The storm raged on and the hail slowly turned to rain. The puddles inside the bunker grew deeper and it wasn’t long before Gabe and I found ourselves boot-deep in frigid water. A layer of ice cubes floated on the surface, mixing with the debris and dreck.
“I like how Epictetus says no one can force you to do something if you’re not worried about it… if you can see the bigger picture, I mean.”
He paused for a moment to reflect, and then said, “It’s like in the army. If you think about it, my NCO really has no control over me as long as I just do what I’m told.”
I’d never thought of it that way.
“See,” he added “a soldier’s life, it ain’t really up to the soldier at all. It’s like a card in a deck. It’s nothing special. Alls we can do is either obey orders or not obey. If we obey, we’re pretty much free, and then we can do what we want.”
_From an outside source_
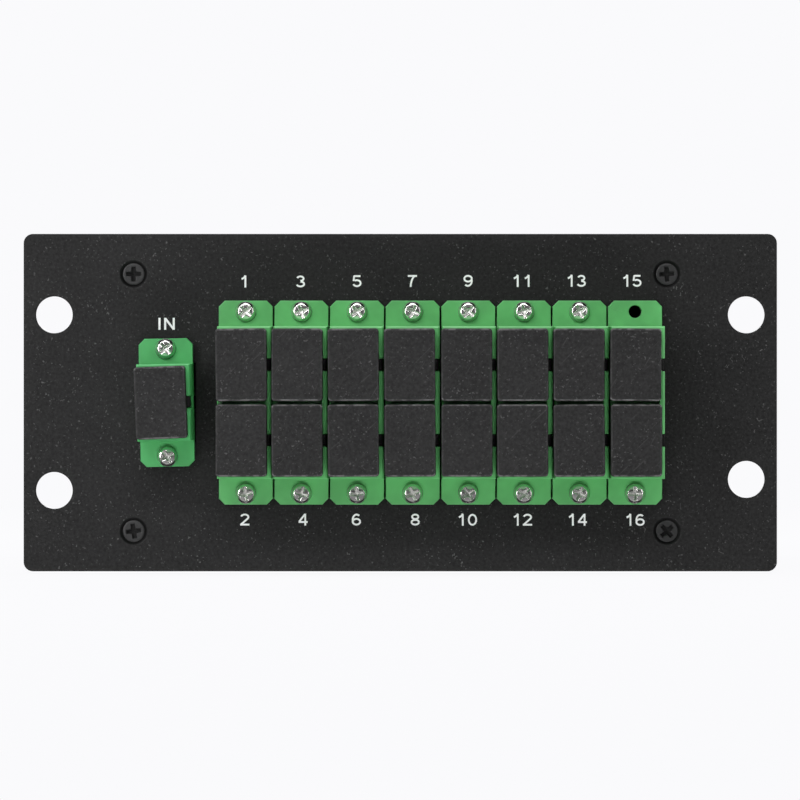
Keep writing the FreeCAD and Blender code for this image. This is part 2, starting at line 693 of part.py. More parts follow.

Just then, Gabe’s insight was interrupted by a flashlight shining into the bunker. A man in civilian clothes rushed in, drenched from head to toe. He cursed the weather and wiped his face without acknowledging us.
“Well lookie here!” Gabe bellowed, “look what the cat dragged in!”
The man let out a flurry of expletives and didn’t look at either of us. Gabe’s eyes turned back to me and we grinned.
“If this goddamn base had some goddamn lights,” said the man, shivering and upset, “then these (expletive) bunkers would be a lot easier to find!”
“Yeah well, we can’t turn on the lights at night on account of the rockets coming in,” explained Gabe.
“I KNOW!” snapped the man, wiping his glasses on his soaked shirt. “And it’s ridiculous. Those (expletive) rockets never come close to this base”
“Yes sir. That’s on account of the lights being off,” Gabe replied innocently. “You see, they can’t see us when the lights are off.”
“Ahhhh,” grumbled the man, cursing under his breath. He dismissed us with a wave of his hand and was gone again, back into the storm.
“Must have been in a hurry, that one,” Gabe said.
He stood up from his haunches and watched as the man’s flashlight faded into the darkness.
“He needs to read him some Epictetus.”